Salah satunya seperti yang dilakukan generasi muda dari jurusan Desain Komunikasi Visual (DKV) UK Petra. Mereka memaknai hari jadi Surabaya yang jatuh pada 31 Mei dengan menggelar pameran seni visual bertajuk Kotakukotakita sepanjang bulan ini.
Pameran tersebut dihelat selama 5 Mei—3 Juni sebagai wujud respons dari civitas akademika untuk memperingati HUT Kota Surabaya ke-724, serta sebagai ungkapan rasa syukur dan kecintaan pada kota yang saat ini dipimpin oleh Tri Rismaharini itu.
Koordinator pameran, Rebecca Milka, menjelaskan terdapat 30 karya seni visual yang meliputi seni lukis, grafis, ilustrasi, instalasi, video, dan sebagainya. Setiap karya memberikan menggambarkan tentang dinamika Kota Surabaya.
“Kotakukotakita ini adalah ekspresi dan apresiasi, serta kebanggaan kami atas Surabaya. Namun, sekaligus menjadi kritik dan doa agar Surabaya terus tumbuh, terutama dalam membangun masyarakat dengan karakteristik yang unik melalui seni dan budaya,” tuturnya.
Rebecca memaparkan pameran tersebut mengangkat berbagai subtema yang mencakup ragam permasalahan kota, impresi dan apresiasi warga Surabaya, kondisi masyarakat, dan hal-hal lain yang tidak terpantau. Semua dikemas secara apik dan unik.
BERBAGAI KARYA
Salah satu karya yang mencuri perhatian adalah Subo dari Aristarchus Pranayama. Karya ini menginterpretasikan kembali legenda berdirinya Surabaya, yang melibatkan dua makhluk buas legendaris.
Alih-alih menggambarkan ikan sura dan buaya sebagai dua kubu yang berseteru, kedua entitas itu justru digambarkan sebagai simbol pemersatu menuju kebhinekaan dan harapan akan Surabaya di masa yang akan datang.
Ada juga karya digital imaging dari Adrian Dektisa Hagijanto bertajuk Semanggi Suroboyo yang mengupas cerita tentang makanan khas yang hanya ada di Surabaya itu.

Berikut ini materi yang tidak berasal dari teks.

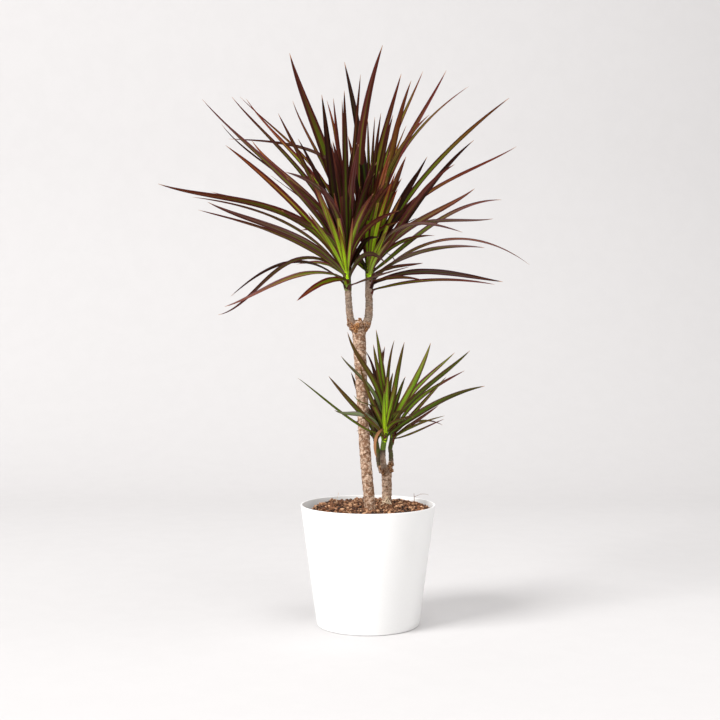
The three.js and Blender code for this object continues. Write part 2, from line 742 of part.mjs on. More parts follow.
function crown(name) {
  const head = HEADS[name];
  const radii = [head.radius, CORE_TAPER * head.radius];
  const core = climbingTube([head.foot, head.top], radii, SHOOT_SIDES, CORE_STEPS);
  const draw = drawFrom(head.seed + TURN_SEED);
  const grow = (leaves, turns) =>
    leaves.map((leaf) => {
      const turnShare = lerp(...turns, draw());
      return blade(name, head, leaf, turnShare, lerp(-TWIST_LIMIT, TWIST_LIMIT, draw()));
    });
  const blades = [...grow(head.outline, OUTLINE_TURN), ...grow(spiralLeaves(head), SPIRAL_TURN)];
  return oneBody(joined([core, ...blades]));
}

// ---- The plant ----

const plant = new THREE.Group();
plant.add(
  piece("cover_pot", coverPot()),
  piece("nursery_pot", nurseryPot()),
  piece("soil", soil()),
  piece("tall_cane", tallCane()),
  piece("short_cane", shortCane()),
  ...Object.keys(HEADS).map((name) => piece(name, crown(name))),
);

export default plant;
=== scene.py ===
"""Potted dracaena marginata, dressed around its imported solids.

Two bare canes stand in a nursery pot of coir and bark inside a tapered white cover pot. The tall cane
carries two leafy shoots and the short one three. Metres, +Z up, and the viewer stands on the -Y side.
The rows of twigs, limbs, lumps and leaves are in millimetres in the same frame, as they were measured.
"""

import logging
import math
from collections.abc import Callable, Iterator, Sequence
from contextlib import contextmanager
from dataclasses import dataclass, field
from enum import Enum
import bmesh
import bpy
import numpy as np
from mathutils import Euler, Matrix, Vector, noise


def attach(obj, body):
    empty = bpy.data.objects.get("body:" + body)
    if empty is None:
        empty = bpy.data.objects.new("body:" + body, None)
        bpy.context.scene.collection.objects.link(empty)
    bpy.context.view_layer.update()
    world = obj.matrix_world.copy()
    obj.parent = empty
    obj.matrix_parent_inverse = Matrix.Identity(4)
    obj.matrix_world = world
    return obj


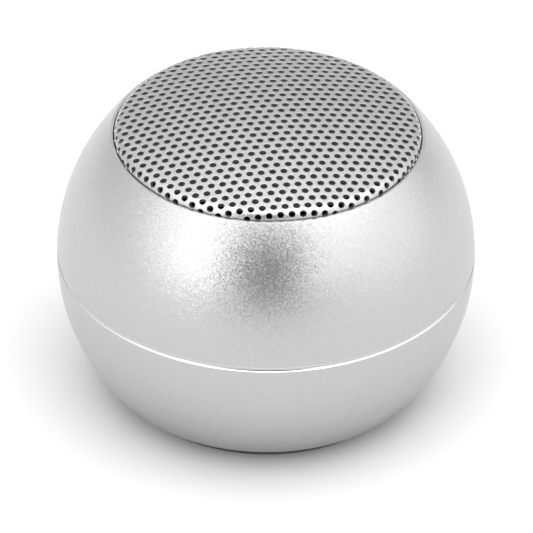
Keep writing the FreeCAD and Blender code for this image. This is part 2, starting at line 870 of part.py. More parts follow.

Karya lain berjudul Distorted Surabaya dari Daniel Kurniawan menampilkan dinamika kota tersebut.
Lain halnya dengan Cindy Muljosumarto dan Hartaman Satrio yang memaknai hari jadi Kota Surabaya dengan karya kolaborasi bertema KOTAKITA.Karya visual mereka menggambarkan modernisasi yang menghempas Surabaya.
“Kami menampilkan transformasi Surabaya menuju kotakotak /ko·tak-ko·tak/ metropolis modern yang berbaur dengan ikon-ikon Kota Surabaya, yang digambarkan melalui karya instalasi interaktif dari barang bekas berbentuk dasar kota yang bisa ditemui sehari-hari.”
Karya lain yang tak kalah menarik adalah Keber PKL: A Creative Contribution to Surabaya yang dikerjakan oleh Maria Nala Damajanti, Elisabeth Christine Yuwono, Ferry Harjanto, Pauline Yosephine.
Pameran seni visual tentang interpretasi generasi muda terhadap hari jadi Surabaya itu sekaligus menjadi rangkaian obyek penelitian dosen, tugas akhir para mahasiswa DKV UK Petra, serta bagian dari program pengabdian kepada masyarakat.